What Constitutes Real Usage?
However, even if the trial proves to be a significant success, that will not necessarily indicate mass adoption. So, what indicators signify genuine use beyond a contained pilot?
One of the initial signs of adoption would be transfers. If users can send stablecoins to one another as effortlessly as they send fiat within Revolut, that represents a substantial behavioral achievement. It transforms the stablecoin into a person-to-person channel rather than merely a trading feature.
Next, we would observe spending. Internal conversion can still be relevant, particularly if it reduces costs or enhances cross-border speed while keeping the stablecoin hidden from merchants. However, direct settlement represents a more significant advancement as it integrates stablecoins into the segment of the economy where consumers encounter real-world pricing, refunds, disputes, and chargebacks.
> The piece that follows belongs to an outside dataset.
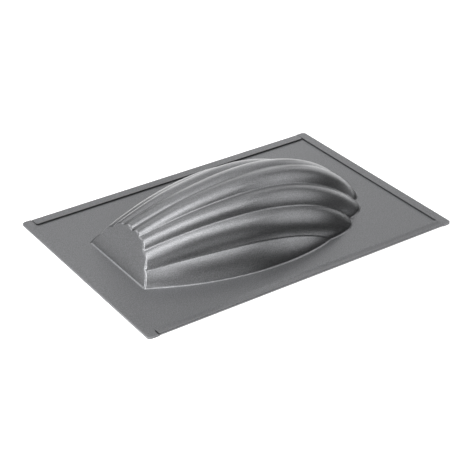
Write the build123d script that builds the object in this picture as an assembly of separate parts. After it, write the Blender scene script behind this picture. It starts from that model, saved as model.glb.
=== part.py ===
from build123d import *

import os
from math import cos, pi, radians, sin, sqrt, tan

# Large madeleine mould, lying with its cavity down, as it is stored and cooled.
# Millimetres. The origin is at the middle of the flange, on the face that rests on a table.
# X runs from the heel of the shell to its toe, Y across the shell, Z up.
# One blank of coated steel is pressed into a flat flange and a fluted shell.
# All four edges of the blank are folded back over the flange as flat hems.

# Sheet
sheet_gauge = 0.8

# Shell
shell_length = 270.8
shell_width = 176.0
shell_height = 53.2
heel_width = 98.4
heel_lean = 28.8
widest_share = 0.5048

# Flange: how far it reaches beyond the shell, and its corners
heel_reach = 38.3
toe_reach = 40.9
side_reach = 33.0
corner_radius = 5.0

# Hems: the side hems stop short of the end hems
hem_width = 10.5
near_hem_width = 10.0
far_hem_width = 11.0
hem_opening = 0.5
heel_clearance = 1.0
toe_clearance = 0.4
hem_corner_radius = 2.5

# The near hem isn't pressed quite flat: its bend is wider, and part of its leaf slopes.
# Slopes are in degrees, each with its place as a share of the hem's length from the heel.
sprung_opening = 1.0
sprung_slopes = ((0.0, 4.0), (0.2, 5.0), (0.42, 9.0), (0.62, 9.0), (0.74, 1.0), (1.0, 0.0))
pressed_slopes = ((0.0, 0.0), (1.0, 0.0))
slope_start_share = 0.25
slope_end_share = 0.75

# Flutes and rounded edges
flute_count = 8
heel_rise_share = 0.14
toe_rise_share = 0.18
side_rise_share = 0.08
valley_radius = 2.2
root_share = 0.9
heel_edge_radius = 2.4

# The blank of the shell runs on behind the heel and under the flange, to be trimmed there.
trim_run = 15.0
trim_depth = 7.0
skirt_depth = 3.0
skirt_spread = 2.0
overrun = 20.0
match_tolerance = 0.01

# Sections along the shell: behind the widest place, and in front of it
heel_section_count = 6
toe_section_count = 7

# Valleys between flutes, from the one beside the flange to the one on the centre line.
# Heel across shares are of half the heel's width, the others of half the shell's width,
# up and drop shares of its height, and along shares of its length.
heel_across_shares = (0.821, 0.559, 0.297, 0.0)
heel_up_shares = (0.246, 0.476, 0.609, 0.620)
widest_across_shares = (0.80, 0.5375, 0.2716, 0.0)
peak_along_shares = (0.387, 0.434, 0.513, 0.547)
peak_up_shares = (0.372, 0.733, 0.898, 1.0)
toe_along_shares = (0.7245, 0.8735, 0.970, 1.0)
toe_across_shares = (0.883, 0.6385, 0.3466, 0.0)
toe_drop_shares = (0.283, 0.421, 1.44, 0.276)

# The lower edge of the outermost flute ends a little short of the first valley.
skirt_end_share = 0.92

# Places worked out from the sizes above
flange_length = heel_reach + shell_length + toe_reach
flange_width = shell_width + 2 * side_reach
half_width = shell_width / 2
heel_x = heel_reach - flange_length / 2
widest_run = shell_length * widest_share
widest_x = heel_x + widest_run
toe_x = heel_x + shell_length
root_radius = valley_radius * root_share
bend_radius = sheet_gauge + hem_opening / 2
sprung_radius = sheet_gauge + sprung_opening / 2
hem_height = 2 * bend_radius
side_hem_start = hem_width + heel_clearance - flange_length / 2
side_hem_end = flange_length / 2 - hem_width - toe_clearance
side_hem_length = side_hem_end - side_hem_start
side_hem_middle = (side_hem_start + side_hem_end) / 2


def along(share):
    """Place along X at a share of the shell's length."""
    return heel_x + shell_length * share


def heel_face_x(height):
    """Place along X of the leaning heel wall at a height."""
    return heel_x + height * tan(radians(heel_lean))


def base_half_width(x):
    """Half the width of the shell where it meets the flange."""
    if x < widest_x:
        rise = half_width - heel_width / 2
        radius = (widest_run**2 + rise**2) / (2 * rise)
        return half_width - radius + sqrt(radius**2 - (widest_x - x) ** 2)
    run = along(toe_along_shares[0]) - widest_x
    narrowing = half_width * (1 - toe_across_shares[0])
    return half_width - narrowing * ((x - widest_x) / run) ** 2


def valley_across(row, x):
    """Distance of a valley from the centre line: a curve through its heel, middle and toe."""
    knots = (
        (heel_face_x(shell_height * heel_up_shares[row]), heel_width / 2 * heel_across_shares[row]),
        (widest_x, half_width * widest_across_shares[row]),
        (along(toe_along_shares[row]), half_width * toe_across_shares[row]),
    )
    total = 0
    for knot, across in knots:
        weight = 1
        for other, _ in knots:
            if other != knot:
                weight *= (x - other) / (knot - other)
        total += across * weight
    return total


def toe_ellipse(row):
    """Centre, run and rise of the ellipse that a valley follows from its peak to its toe."""
    peak_x = along(peak_along_shares[row])
    drop = shell_height * toe_drop_shares[row]
    rise = shell_height * peak_up_shares[row] + drop
    run = (along(toe_along_shares[row]) - peak_x) / sqrt(1 - (drop / rise) ** 2)
    return peak_x, -drop, run, rise


def valley_end(row):
    """Place along X where a valley reaches the trimming depth."""
    centre_x, centre_z, run, rise = toe_ellipse(row)
    return centre_x + run * sqrt(1 - ((-trim_depth - centre_z) / rise) ** 2)


def valley_up(row, x):
    """Height of a valley: a round arc behind its peak and an ellipse in front of it."""
    centre_x, centre_z, run, rise = toe_ellipse(row)
    if x >= centre_x:
        return centre_z + rise * sqrt(max(1 - ((x - centre_x) / run) ** 2, 0))
    foot = shell_height * heel_up_shares[row]
    back_run = centre_x - heel_face_x(foot)
    fall = centre_z + rise - foot
    radius = (back_run**2 + fall**2) / (2 * fall)
    return foot + fall - radius + sqrt(radius**2 - (centre_x - x) ** 2)


def valley_point(index, station):
    """Point of a valley, counted across the shell. Station -1 is behind the heel, 1 at the toe."""
    side = -1 if index <= flute_count / 2 else 1
    row = min(index, flute_count - index) - 1
    turn = max(station, 0) * pi / 2
    end_x = valley_end(max(row, 0))
    if row < 0:
        end_x = widest_x + (along(toe_along_shares[0]) - widest_x) * skirt_end_share
    x = widest_x + (end_x - widest_x) * sin(turn)
    if station < 0:
        x = widest_x + (widest_run + trim_run) * station
    if row < 0:
        z = -skirt_depth - (trim_depth - skirt_depth) * (1 - cos(turn))
        return Vector(x, side * (base_half_width(x) + skirt_spread), z)
    return Vector(x, side * valley_across(row, x), valley_up(row, x))


def shell_section(station, inset):
    """Scalloped outline of the shell at a station, drawn in by an inset."""
    turn = max(station, 0) * pi / 2
    travel = Vector((toe_x - widest_x) * cos(turn), 0, -shell_height * sin(turn)).normalized()
    rise_share = heel_rise_share + (toe_rise_share - heel_rise_share) * (1 + station) / 2
    valleys = [valley_point(index, station) for index in range(flute_count + 1)]
    crests = []
    normals = []
    for index in range(flute_count):
        chord = valleys[index + 1] - valleys[index]
        normal = travel.cross(chord).normalized()
        width = (chord - travel * chord.dot(travel)).length
        side_flute = index in (0, flute_count - 1)
        rise = width * (side_rise_share if side_flute else rise_share)
        middle = (valleys[index] + valleys[index + 1]) / 2
        crests.append(middle + normal * (rise - inset))
        normals.append(normal)
    creases = []
    for index, point in enumerate(valleys):
        out = normals[max(index - 1, 0)] + normals[min(index, flute_count - 1)]
        creases.append(point - out.normalized() * inset)
    below = Vector(-sin(turn), 0, -cos(turn)) * trim_depth
    edges = []
    for index, crest in enumerate(crests):
        edges.append(Edge.make_three_point_arc(creases[index], crest, creases[index + 1]))
    corners = (creases[-1], creases[-1] + below, creases[0] + below, creases[0])
    for start, end in zip(corners, corners[1:]):
        edges.append(Edge.make_line(start, end))
    return Wire(edges)


def shell_body(inset):
    """Solid inside the shell's skin, drawn in by an inset, cut off at the heel wall."""
    stations = [index / heel_section_count - 1 for index in range(heel_section_count)]
    stations += [index / toe_section_count for index in range(toe_section_count + 1)]
    blank = Solid.make_loft([shell_section(station, inset) for station in stations])
    lean = radians(heel_lean)
    heel_wall = Plane(
        origin=(heel_x + inset / cos(lean), 0, 0),
        x_dir=(0, 1, 0),
        z_dir=(cos(lean), 0, -sin(lean)),
    )
    reach = shell_length + overrun
    in_front = Box(reach, reach, reach, align=(Align.CENTER, Align.CENTER, Align.MIN))
    return blank & (heel_wall * in_front)


def lies_on_heel_wall(edge, inset):
    """Whether an edge lies in the heel wall of a shell drawn in by an inset."""
    shift = inset / cos(radians(heel_lean))
    return all(
        abs(point.X - shift - heel_face_x(point.Z)) < match_tolerance
        for point in (edge @ 0, edge @ 0.5, edge @ 1)
    )


def is_valley(edge):
    """Whether an edge of the shell runs between two flutes, above the flange."""
    return edge.length > shell_length / 2 and (edge @ 0.5).Z > 0


def pressing_die(inset):
    """Block with the shell on top, as one face of the sheet follows it."""
    top = sheet_gauge - inset
    reach = flange_length + overrun
    block = Pos(0, 0, top) * Box(
        reach, reach, trim_depth + top, align=(Align.CENTER, Align.CENTER, Align.MAX)
    )
    body = shell_body(inset)
    body = body.fillet(valley_radius + inset, [edge for edge in body.edges() if is_valley(edge)])
    brow = [
        edge for edge in body.edges()
        if lies_on_heel_wall(edge, inset) and (edge @ 0.5).Z > top
    ]
    body = body.fillet(heel_edge_radius - inset, brow)
    die = (block + body).clean()
    root = [
        edge for edge in die.edges()
        if all(abs((edge @ share).Z - top) < match_tolerance for share in (0, 0.5, 1))
        and (edge @ 0.5 - Vector(0, 0, top)).length < flange_length / 2
        and abs((edge @ 0.5).Y) < half_width + skirt_spread
    ]
    return die.fillet(root_radius + inset, root)


def mould_outline(shape):
    """Part of a shape inside the rounded plan of the whole mould."""
    outline = RectangleRounded(flange_length, flange_width, corner_radius)
    return shape & extrude(outline, amount=shell_height + overrun)


def pressed_sheet():
    """Flange and fluted shell as one pressed sheet, without the edges that turn up as hems."""
    sheet = mould_outline(pressing_die(0) - pressing_die(sheet_gauge))
    for side in (-1, 1):
        end_fold = Pos(side * (flange_length / 2 - bend_radius), 0, 0) * Box(
            overrun, flange_width + overrun, overrun,
            align=(Align.MIN if side > 0 else Align.MAX, Align.CENTER, Align.CENTER),
        )
        side_radius = bend_radius if side > 0 else sprung_radius
        side_fold = Pos(side_hem_middle, side * (flange_width / 2 - side_radius), 0) * Box(
            side_hem_length, overrun, overrun,
            align=(Align.CENTER, Align.MIN if side > 0 else Align.MAX, Align.CENTER),
        )
        sheet = sheet - end_fold - side_fold
    return sheet


def hem_section(width, radius, slope):
    """Section of a folded edge, drawn across the hem: X outward from the fold line, Y up.

    The leaf runs level from the bend, rises at a slope and ends level.
    """
    hollow = radius - sheet_gauge
    slope_start = (radius - width) * slope_start_share
    slope_end = (radius - width) * slope_end_share
    rise = (slope_start - slope_end) * tan(radians(slope))
    leaf_end = radius - width
    middle = (0, radius)
    outline = [
        CenterArc(middle, radius, -90, 180),
        Spline(
            (0, 2 * radius), (slope_start, 2 * radius), (slope_end, 2 * radius + rise),
            (leaf_end, 2 * radius + rise), tangents=((-1, 0), (-1, 0)),
        ),
        Line((leaf_end, 2 * radius + rise), (leaf_end, radius + hollow + rise)),
        Spline(
            (leaf_end, radius + hollow + rise), (slope_end, radius + hollow + rise),
            (slope_start, radius + hollow), (0, radius + hollow), tangents=((1, 0), (1, 0)),
        ),
        CenterArc(middle, hollow, 90, -180),
        Line((0, sheet_gauge), (0, 0)),
    ]
    return Wire([edge for curve in outline for edge in curve.edges()])


def hem(length, width, radius, slopes):
    """Folded edge of a length, its fold line along Y through the origin, bending to +X.

    Its heel end is at +Y. The slopes of its leaf are given against shares of its length.
    """
    sections = []
    for share, slope in slopes:
        upright = Plane(
            origin=(0, length * (0.5 - share), 0), x_dir=(1, 0, 0), z_dir=(0, -1, 0)
        )
        sections.append(upright * hem_section(width, radius, slope))
    return Solid.make_loft(sections)


def leaf_corners(shape):
    """The two short upright edges at the free corners of a hem's return leaf."""
    return [
        edge for edge in shape.edges()
        if abs(edge.length - sheet_gauge) < match_tolerance and (edge @ 0.5).X < -hem_width / 2
    ]


def end_hem(side):
    """Hem across the whole width of the flange, at the heel (-1) or the toe (1)."""
    turned = Rot(0, 0, 0 if side > 0 else 180) * hem(
        flange_width, hem_width, bend_radius, pressed_slopes
    )
    return mould_outline(Pos(side * (flange_length / 2 - bend_radius), 0, 0) * turned)


def side_hem(side, width, radius, slopes):
    """Hem along a long edge, between the end hems, on the near (-1) or far (1) side."""
    blank = hem(side_hem_length, width, radius, slopes)
    blank = blank.fillet(hem_corner_radius, leaf_corners(blank))
    if side > 0:
        blank = blank.mirror(Plane.XZ)
    turned = Rot(0, 0, 90 * side) * blank
    return Pos(side_hem_middle, side * (flange_width / 2 - radius), 0) * turned


pieces = {
    "pressed_sheet": pressed_sheet(),
    "heel_end_hem": end_hem(-1),
    "toe_end_hem": end_hem(1),
    "near_side_hem": side_hem(-1, near_hem_width, sprung_radius, sprung_slopes),
    "far_side_hem": side_hem(1, far_hem_width, bend_radius, pressed_slopes),
}
os.makedirs("parts", exist_ok=True)
for name, piece in pieces.items():
    export_step(piece, f"parts/{name}.step")
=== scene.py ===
"""Large madeleine mould: its coating, and the studio it is shown in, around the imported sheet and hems."""

import logging
import math
from dataclasses import dataclass
from enum import Enum

import bpy
from mathutils import Matrix, Vector

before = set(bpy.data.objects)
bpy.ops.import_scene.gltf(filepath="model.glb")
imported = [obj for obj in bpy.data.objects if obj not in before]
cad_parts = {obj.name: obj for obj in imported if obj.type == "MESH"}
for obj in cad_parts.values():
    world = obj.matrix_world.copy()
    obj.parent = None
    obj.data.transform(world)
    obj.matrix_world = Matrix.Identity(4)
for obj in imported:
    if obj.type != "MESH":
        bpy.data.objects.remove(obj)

log = logging.getLogger("madeleine_mould")

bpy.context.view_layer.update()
OPAQUE = 1.0
WHITE = (1.0, 1.0, 1.0, OPAQUE)


class Edge(Enum):
    """The folded edges of the mould, by the name of their hem."""

    HEEL_END = "heel_end_hem"
    TOE_END = "toe_end_hem"
    NEAR_SIDE = "near_side_hem"
    FAR_SIDE = "far_side_hem"


def link(tree: bpy.types.NodeTree, source: bpy.types.NodeSocket, target: bpy.types.NodeSocket) -> None:
    """Join two sockets of a node tree."""
    tree.links.new(source, target)


def math_node(tree: bpy.types.NodeTree, operation: str, *values: object) -> bpy.types.NodeSocket:
    """Add a math node.

    Args:
        tree: The node tree it goes into.
        operation: The name of the sum.
        values: A number or a socket for each input, in order.

    Returns:
        The node's output socket.
    """
    node = tree.nodes.new("ShaderNodeMath")
    node.operation = operation
    for socket, value in zip(node.inputs, values):
        if isinstance(value, bpy.types.NodeSocket):
            link(tree, value, socket)
        else:
            socket.default_value = value
    return node.outputs[0]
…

Pricing will play its own role in determining usage. If stablecoin transfers manage to undercut card and correspondent banking fees, there will be a practical incentive for continued use. Conversely, if the experience incurs similar fees, usage is likely to remain limited.
Revolut’s trial may not immediately usher in a new era of adoption, but it is likely to have a considerable impact on the market. It already demonstrates that regulators are willing to take a chance on stablecoins and assess their performance in a payment app as extensive as Revolut.
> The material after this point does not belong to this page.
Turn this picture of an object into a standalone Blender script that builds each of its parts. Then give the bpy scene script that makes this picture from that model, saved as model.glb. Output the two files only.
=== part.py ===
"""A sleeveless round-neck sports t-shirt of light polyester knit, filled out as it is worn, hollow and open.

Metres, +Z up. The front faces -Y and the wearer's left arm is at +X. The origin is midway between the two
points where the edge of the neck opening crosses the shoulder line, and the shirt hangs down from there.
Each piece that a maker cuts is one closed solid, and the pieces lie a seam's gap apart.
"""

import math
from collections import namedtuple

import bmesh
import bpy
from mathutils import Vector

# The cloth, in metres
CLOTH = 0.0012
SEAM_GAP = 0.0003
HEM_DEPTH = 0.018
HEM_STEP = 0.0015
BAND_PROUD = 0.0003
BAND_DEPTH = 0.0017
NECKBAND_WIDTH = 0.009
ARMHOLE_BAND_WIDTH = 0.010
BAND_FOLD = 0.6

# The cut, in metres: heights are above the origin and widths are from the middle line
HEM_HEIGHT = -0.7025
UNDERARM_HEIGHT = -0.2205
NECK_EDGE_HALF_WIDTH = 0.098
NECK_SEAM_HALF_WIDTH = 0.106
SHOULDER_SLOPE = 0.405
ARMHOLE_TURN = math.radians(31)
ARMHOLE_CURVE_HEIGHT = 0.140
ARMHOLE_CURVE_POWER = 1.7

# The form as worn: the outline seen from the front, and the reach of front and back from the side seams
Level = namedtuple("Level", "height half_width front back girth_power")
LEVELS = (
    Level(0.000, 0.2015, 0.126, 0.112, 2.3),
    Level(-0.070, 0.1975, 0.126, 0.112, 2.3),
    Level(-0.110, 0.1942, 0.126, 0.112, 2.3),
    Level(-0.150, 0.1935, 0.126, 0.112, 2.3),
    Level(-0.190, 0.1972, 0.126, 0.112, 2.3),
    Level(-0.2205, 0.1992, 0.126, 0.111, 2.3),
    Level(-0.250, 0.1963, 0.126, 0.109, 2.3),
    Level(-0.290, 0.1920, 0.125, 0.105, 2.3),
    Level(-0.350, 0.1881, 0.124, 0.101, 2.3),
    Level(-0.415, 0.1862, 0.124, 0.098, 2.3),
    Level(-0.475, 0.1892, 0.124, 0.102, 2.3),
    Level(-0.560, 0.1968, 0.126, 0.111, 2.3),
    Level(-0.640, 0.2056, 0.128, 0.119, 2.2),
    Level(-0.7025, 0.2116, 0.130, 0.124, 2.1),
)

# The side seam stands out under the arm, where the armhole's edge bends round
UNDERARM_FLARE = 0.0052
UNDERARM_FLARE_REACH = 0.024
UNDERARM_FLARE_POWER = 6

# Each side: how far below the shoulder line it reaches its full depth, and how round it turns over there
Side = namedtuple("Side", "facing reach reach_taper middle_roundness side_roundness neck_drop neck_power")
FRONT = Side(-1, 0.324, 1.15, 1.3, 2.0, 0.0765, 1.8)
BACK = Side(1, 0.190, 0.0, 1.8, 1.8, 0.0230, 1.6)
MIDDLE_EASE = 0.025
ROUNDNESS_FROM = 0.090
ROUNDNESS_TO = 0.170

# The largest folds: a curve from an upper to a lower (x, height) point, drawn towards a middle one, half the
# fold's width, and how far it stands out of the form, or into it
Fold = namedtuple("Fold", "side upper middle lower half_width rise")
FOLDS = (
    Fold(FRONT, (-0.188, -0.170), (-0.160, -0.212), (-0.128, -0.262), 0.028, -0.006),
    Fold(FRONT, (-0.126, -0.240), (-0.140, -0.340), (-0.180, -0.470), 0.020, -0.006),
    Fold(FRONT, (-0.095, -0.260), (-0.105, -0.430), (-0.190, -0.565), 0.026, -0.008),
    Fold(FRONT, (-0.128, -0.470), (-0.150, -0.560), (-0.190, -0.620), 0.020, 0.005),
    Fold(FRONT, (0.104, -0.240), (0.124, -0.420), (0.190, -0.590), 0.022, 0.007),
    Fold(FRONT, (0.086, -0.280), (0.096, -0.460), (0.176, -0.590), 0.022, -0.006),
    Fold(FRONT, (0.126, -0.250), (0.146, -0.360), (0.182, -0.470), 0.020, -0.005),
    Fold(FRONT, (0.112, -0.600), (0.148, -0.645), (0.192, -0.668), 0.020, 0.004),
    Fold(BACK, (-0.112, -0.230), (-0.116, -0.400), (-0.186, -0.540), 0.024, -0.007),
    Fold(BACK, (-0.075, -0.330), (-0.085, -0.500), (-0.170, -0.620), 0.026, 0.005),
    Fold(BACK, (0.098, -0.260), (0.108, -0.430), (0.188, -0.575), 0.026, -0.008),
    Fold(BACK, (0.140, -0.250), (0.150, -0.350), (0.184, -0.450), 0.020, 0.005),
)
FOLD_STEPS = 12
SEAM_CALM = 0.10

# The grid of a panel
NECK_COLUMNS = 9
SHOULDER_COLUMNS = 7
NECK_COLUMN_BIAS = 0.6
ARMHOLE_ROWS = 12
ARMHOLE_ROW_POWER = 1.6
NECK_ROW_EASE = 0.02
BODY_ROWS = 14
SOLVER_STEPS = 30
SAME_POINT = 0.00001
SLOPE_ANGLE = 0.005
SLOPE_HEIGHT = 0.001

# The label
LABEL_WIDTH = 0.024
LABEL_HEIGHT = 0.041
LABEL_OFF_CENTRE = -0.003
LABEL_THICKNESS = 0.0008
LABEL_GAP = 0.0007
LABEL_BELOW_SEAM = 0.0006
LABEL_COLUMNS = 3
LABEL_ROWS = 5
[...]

Europe’s non-dollar stablecoins barely register in global volume, which is why distribution and regulatory approval hold significant importance. When the base is this small, a credible framework can shift the curve more effectively than any token launch.
The UK is now allowing that framework to be tested under oversight, on a timeline that considers stablecoins as part of the payments system rather than a secondary initiative.